[Data extracted from a collection]

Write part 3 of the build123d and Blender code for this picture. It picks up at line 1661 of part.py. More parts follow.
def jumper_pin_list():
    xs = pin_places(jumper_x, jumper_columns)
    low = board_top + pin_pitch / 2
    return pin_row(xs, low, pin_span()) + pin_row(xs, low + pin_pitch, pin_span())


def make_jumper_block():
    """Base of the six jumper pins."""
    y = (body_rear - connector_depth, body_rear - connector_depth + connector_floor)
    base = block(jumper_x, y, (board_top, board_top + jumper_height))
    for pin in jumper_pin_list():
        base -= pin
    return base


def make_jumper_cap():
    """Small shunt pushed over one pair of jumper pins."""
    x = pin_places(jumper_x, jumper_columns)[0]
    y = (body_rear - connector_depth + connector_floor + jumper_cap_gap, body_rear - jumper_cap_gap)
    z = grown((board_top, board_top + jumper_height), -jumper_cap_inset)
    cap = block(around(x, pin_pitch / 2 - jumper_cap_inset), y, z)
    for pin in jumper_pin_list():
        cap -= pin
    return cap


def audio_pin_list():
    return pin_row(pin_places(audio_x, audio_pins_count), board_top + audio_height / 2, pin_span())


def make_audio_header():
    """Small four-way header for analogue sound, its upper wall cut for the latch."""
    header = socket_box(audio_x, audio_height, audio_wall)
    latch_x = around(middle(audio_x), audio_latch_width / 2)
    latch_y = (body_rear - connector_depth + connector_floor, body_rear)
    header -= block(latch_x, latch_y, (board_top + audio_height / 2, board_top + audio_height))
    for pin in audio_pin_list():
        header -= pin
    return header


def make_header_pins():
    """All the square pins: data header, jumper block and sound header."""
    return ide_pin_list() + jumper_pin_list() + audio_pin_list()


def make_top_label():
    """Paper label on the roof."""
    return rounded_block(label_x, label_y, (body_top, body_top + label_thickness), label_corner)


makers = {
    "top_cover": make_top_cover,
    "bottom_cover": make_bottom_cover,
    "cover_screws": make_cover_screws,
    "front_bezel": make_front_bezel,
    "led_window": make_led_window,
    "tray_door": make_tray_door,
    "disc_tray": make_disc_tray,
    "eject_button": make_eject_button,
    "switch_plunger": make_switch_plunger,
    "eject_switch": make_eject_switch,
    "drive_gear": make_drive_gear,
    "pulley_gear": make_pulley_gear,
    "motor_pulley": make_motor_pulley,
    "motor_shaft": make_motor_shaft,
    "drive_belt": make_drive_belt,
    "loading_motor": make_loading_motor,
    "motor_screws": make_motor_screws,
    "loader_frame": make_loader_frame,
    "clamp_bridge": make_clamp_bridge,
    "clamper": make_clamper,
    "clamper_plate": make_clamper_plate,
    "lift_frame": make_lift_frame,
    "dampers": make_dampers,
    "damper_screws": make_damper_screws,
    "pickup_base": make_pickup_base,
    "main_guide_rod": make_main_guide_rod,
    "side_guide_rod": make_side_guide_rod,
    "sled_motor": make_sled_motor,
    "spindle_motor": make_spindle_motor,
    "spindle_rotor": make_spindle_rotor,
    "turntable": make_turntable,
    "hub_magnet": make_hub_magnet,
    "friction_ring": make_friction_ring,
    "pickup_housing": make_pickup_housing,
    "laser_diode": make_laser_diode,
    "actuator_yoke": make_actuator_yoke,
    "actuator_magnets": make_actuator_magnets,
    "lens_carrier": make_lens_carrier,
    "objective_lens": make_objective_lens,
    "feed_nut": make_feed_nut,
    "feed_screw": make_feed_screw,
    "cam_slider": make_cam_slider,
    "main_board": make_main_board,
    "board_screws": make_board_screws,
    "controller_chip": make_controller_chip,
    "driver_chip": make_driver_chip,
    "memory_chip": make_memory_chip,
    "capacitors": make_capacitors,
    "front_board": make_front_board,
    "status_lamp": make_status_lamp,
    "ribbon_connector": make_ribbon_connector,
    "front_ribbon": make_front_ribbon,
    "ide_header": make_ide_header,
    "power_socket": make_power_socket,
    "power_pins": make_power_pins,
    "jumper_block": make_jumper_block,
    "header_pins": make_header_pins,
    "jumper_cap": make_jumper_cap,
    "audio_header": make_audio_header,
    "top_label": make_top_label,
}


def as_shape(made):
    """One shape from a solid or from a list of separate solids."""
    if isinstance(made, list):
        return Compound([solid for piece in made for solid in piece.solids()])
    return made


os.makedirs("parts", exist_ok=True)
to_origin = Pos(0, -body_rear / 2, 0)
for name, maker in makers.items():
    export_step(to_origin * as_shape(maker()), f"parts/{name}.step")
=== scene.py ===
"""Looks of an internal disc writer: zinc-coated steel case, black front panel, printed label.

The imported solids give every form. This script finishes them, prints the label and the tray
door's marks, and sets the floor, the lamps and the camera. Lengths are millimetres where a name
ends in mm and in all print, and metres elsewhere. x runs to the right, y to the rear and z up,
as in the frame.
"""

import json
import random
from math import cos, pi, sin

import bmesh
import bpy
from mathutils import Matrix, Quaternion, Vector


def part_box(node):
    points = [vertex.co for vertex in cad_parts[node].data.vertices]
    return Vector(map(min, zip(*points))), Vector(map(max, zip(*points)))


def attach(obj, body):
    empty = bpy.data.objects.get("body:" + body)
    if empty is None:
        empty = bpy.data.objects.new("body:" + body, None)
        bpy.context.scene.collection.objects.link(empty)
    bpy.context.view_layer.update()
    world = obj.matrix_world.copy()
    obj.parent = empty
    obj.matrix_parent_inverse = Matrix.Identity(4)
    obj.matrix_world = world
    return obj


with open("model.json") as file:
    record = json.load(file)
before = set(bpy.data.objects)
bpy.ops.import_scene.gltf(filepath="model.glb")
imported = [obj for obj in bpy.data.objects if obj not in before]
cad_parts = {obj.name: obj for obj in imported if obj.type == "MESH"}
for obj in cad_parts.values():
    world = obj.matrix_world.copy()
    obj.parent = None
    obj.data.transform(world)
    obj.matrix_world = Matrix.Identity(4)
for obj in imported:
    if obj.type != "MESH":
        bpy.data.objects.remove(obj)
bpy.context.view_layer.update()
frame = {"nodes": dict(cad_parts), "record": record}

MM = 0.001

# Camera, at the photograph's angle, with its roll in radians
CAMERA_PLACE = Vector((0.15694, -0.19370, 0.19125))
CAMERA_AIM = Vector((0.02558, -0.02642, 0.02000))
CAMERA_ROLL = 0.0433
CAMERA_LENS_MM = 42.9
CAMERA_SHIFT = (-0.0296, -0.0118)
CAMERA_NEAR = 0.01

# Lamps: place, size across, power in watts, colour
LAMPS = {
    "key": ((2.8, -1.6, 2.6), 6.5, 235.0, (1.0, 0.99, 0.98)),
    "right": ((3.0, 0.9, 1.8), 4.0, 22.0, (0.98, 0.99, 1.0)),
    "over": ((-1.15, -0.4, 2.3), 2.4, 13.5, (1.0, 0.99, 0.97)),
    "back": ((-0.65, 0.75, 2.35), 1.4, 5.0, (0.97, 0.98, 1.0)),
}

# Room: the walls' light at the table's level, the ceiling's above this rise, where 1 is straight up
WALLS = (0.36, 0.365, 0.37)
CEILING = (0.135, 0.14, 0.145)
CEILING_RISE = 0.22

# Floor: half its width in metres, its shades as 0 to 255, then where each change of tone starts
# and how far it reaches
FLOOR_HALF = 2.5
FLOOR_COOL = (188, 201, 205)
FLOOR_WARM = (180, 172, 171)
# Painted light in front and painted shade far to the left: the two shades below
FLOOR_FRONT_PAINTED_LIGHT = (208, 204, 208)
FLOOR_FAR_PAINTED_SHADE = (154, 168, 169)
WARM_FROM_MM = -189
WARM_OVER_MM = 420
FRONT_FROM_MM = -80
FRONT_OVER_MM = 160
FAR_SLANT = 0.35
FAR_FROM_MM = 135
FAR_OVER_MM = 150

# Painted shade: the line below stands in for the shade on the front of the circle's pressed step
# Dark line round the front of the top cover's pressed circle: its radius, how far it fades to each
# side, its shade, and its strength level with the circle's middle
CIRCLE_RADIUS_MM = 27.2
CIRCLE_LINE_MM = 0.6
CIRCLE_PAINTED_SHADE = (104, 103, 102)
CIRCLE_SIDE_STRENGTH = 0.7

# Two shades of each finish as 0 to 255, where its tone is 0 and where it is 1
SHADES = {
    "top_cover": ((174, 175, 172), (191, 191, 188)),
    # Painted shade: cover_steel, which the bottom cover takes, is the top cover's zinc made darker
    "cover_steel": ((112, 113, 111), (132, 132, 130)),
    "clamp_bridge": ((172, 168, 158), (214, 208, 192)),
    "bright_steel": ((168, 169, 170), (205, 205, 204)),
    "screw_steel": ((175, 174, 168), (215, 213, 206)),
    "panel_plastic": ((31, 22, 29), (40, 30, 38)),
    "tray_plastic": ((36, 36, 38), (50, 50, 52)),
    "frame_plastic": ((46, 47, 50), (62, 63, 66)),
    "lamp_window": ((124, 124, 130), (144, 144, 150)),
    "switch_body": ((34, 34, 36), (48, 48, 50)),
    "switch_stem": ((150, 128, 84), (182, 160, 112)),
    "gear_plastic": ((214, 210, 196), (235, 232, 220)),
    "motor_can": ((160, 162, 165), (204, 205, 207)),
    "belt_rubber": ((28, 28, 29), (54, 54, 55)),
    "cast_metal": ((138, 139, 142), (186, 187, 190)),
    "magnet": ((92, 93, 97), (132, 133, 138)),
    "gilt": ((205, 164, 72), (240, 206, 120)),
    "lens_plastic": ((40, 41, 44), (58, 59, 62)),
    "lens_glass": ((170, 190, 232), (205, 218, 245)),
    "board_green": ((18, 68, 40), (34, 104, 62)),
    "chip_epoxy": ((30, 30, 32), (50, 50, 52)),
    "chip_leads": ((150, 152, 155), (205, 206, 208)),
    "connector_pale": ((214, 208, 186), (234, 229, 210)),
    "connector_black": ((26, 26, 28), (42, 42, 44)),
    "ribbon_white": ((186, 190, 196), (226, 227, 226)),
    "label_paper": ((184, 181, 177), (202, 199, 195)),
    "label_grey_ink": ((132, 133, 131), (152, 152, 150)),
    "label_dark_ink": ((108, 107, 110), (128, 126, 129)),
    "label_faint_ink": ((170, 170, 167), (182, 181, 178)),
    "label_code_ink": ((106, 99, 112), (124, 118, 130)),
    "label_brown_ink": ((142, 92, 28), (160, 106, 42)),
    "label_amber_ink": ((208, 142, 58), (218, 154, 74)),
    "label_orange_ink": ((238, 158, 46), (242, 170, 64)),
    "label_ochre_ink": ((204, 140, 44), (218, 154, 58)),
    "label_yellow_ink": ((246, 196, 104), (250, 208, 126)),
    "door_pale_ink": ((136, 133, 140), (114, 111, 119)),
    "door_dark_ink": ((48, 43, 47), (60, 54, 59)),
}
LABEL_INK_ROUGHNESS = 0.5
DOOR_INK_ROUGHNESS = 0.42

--

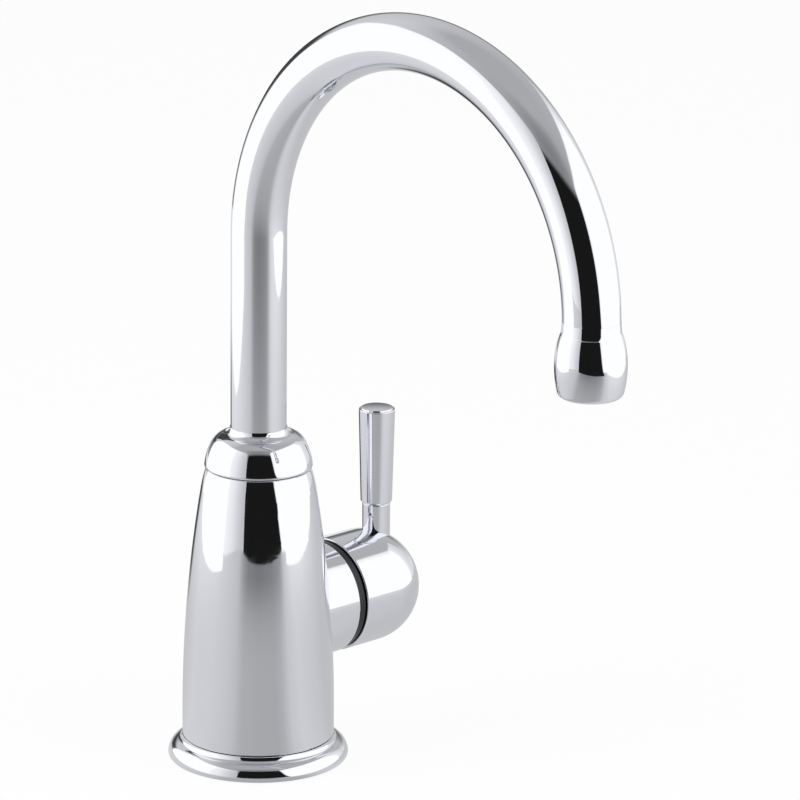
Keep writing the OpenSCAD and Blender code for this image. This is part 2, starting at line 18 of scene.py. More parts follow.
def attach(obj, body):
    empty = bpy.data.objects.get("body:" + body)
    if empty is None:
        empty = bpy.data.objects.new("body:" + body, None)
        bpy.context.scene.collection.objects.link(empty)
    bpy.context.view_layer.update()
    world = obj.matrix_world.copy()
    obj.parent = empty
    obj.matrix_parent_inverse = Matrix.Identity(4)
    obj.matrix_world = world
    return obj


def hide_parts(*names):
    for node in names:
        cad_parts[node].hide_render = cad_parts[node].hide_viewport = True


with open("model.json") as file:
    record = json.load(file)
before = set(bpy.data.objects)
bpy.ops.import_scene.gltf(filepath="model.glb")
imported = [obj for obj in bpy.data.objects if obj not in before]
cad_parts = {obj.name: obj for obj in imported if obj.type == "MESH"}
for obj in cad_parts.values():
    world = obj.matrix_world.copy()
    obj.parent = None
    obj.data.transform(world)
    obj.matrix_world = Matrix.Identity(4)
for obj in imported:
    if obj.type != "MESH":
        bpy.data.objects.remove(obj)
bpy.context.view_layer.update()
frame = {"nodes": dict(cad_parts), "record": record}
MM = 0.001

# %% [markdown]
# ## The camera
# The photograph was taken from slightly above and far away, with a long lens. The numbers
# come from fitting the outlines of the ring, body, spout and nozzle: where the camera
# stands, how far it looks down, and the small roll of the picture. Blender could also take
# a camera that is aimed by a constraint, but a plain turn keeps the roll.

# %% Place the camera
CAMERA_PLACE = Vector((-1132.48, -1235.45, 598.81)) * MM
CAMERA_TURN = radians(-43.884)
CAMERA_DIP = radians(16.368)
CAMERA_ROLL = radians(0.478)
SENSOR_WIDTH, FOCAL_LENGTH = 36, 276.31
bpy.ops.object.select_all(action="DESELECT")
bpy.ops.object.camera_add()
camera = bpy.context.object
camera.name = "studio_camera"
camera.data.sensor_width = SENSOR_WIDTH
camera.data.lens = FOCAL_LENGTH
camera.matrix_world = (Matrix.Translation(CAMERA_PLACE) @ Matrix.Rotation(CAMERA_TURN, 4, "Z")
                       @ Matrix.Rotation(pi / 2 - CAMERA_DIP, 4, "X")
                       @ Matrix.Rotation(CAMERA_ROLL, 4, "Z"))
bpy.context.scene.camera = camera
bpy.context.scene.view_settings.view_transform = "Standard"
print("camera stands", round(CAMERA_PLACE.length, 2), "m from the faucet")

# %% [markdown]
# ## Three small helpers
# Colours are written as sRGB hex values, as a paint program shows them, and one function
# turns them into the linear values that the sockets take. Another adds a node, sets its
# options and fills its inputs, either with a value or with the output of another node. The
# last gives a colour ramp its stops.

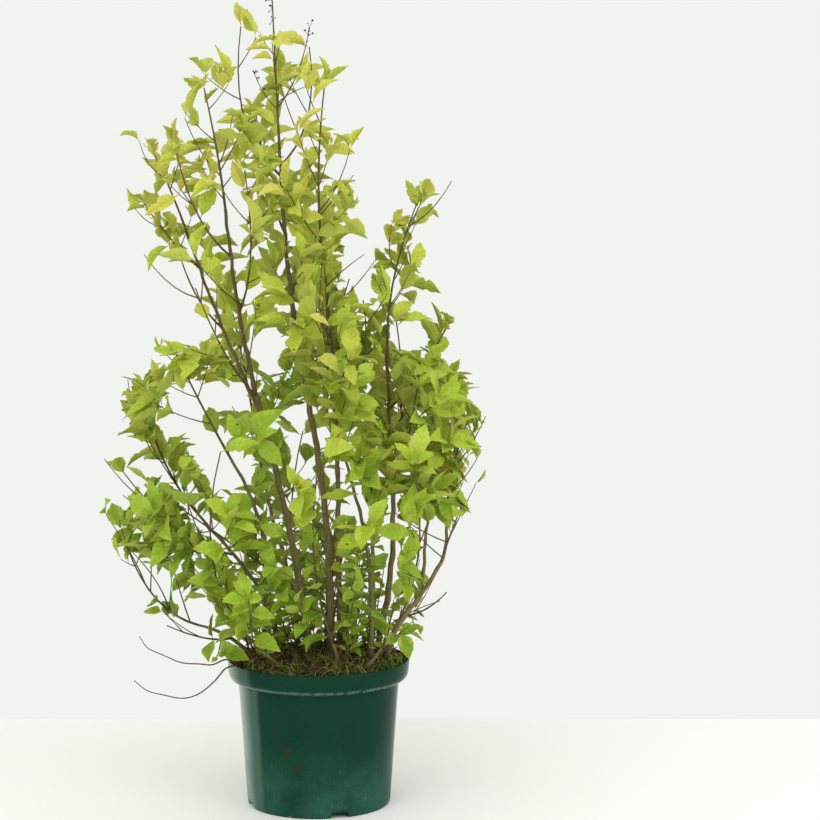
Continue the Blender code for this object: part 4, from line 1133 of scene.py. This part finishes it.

---

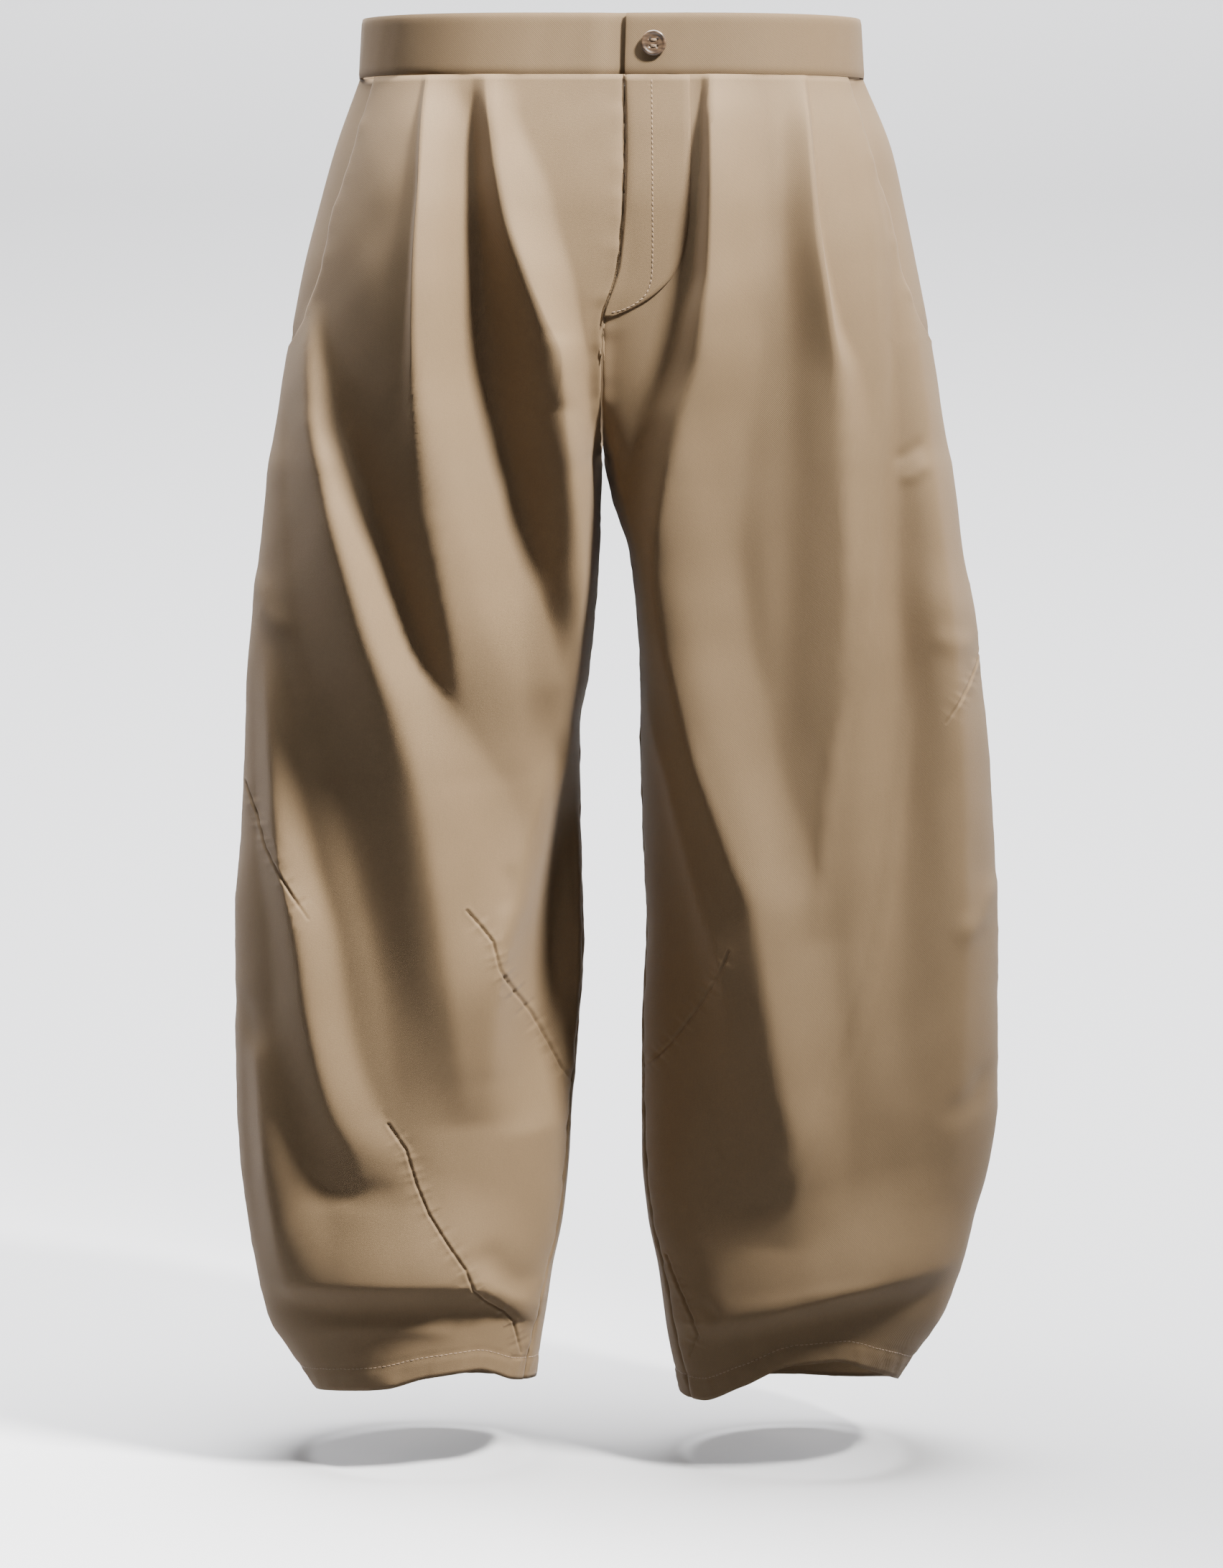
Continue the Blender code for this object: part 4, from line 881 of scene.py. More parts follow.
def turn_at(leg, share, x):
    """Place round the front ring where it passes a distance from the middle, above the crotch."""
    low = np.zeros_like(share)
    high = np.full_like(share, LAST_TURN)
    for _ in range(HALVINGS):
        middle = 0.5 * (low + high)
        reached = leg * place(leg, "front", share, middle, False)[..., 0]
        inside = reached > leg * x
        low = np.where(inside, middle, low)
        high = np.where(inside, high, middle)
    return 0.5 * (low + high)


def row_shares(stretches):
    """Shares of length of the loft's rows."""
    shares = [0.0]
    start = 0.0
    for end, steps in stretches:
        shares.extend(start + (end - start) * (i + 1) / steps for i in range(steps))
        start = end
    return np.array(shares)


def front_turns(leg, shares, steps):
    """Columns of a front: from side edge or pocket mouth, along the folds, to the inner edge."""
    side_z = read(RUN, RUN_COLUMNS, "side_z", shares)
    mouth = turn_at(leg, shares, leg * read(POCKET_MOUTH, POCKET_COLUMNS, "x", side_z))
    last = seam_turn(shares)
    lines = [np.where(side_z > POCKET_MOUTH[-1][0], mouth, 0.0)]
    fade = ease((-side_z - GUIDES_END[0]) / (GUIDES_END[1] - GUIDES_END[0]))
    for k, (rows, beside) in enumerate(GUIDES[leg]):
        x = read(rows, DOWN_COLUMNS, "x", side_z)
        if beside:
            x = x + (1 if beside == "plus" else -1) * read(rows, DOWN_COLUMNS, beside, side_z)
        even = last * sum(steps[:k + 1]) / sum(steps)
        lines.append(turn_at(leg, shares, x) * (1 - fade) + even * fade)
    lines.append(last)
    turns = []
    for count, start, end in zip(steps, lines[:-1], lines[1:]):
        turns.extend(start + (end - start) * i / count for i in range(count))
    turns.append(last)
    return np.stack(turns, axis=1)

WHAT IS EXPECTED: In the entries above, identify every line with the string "points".

RESULT:
    points = [vertex.co for vertex in cad_parts[node].data.vertices]
    return Vector(map(min, zip(*points))), Vector(map(max, zip(*points)))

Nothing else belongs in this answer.